WASA, which is a group of more than 1,600 school administrators in the state, sent a statement to legislators proposing their own changes to help struggling the school districts they analyzed. The statement proposes adjusting Senate Bill 6362, which addressed the McCleary decision, so it complies with its “hold harmless” provision, and makes it so school districts aren’t going backwards financially with the new K-12 funding model. The group proposes adding state funding to help the 115 worst-off districts for the short-term future, to a financial “break-even” point as groups work to find a more long-term fix. The group’s other proposal is to expand the state’s “experience factor” criteria.
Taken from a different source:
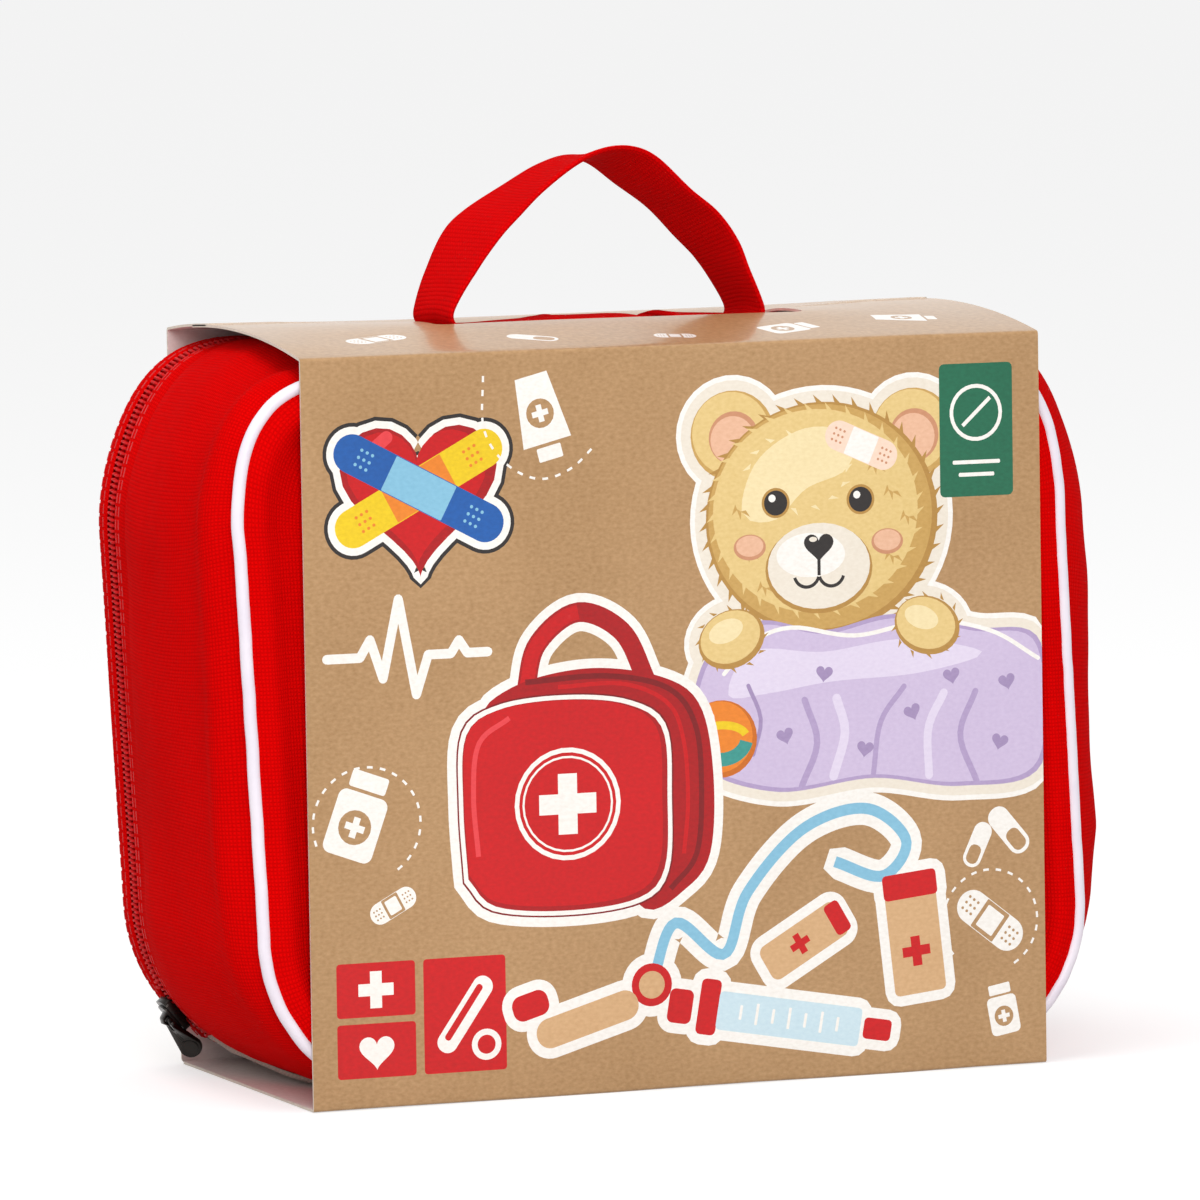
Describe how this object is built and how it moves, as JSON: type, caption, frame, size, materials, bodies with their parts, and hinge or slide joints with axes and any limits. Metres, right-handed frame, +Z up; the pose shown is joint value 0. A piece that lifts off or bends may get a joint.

As it stands, districts receive 4 percent more in state funding if they have a certain percentage of experienced teachers. In an interview, Aune said a lot of school districts had a high number of experienced teachers, but didn’t meet the criteria for the experience factor funding. WASA’s statement asks that legislators expand the experience factor to districts that exceed the statewide average for teacher years of experience by 15 percent.
However, some Grays Harbor County school districts, such as Aberdeen, Hoquiam, Ocosta and Elma, still would not receive the experience factor money under the new criteria, according to WASA’s report.
Dolan noted that she prefers to focus on longterm fixes for school districts struggling financially, and said legislators have the capacity to make those longterm changes now.
Walsh said he’s been frustrated with previous conversations with officials to understand how the experience factor’s formula works, and wants to revise it either through the Legislature or through the Office of Superintendent of Public Instruction.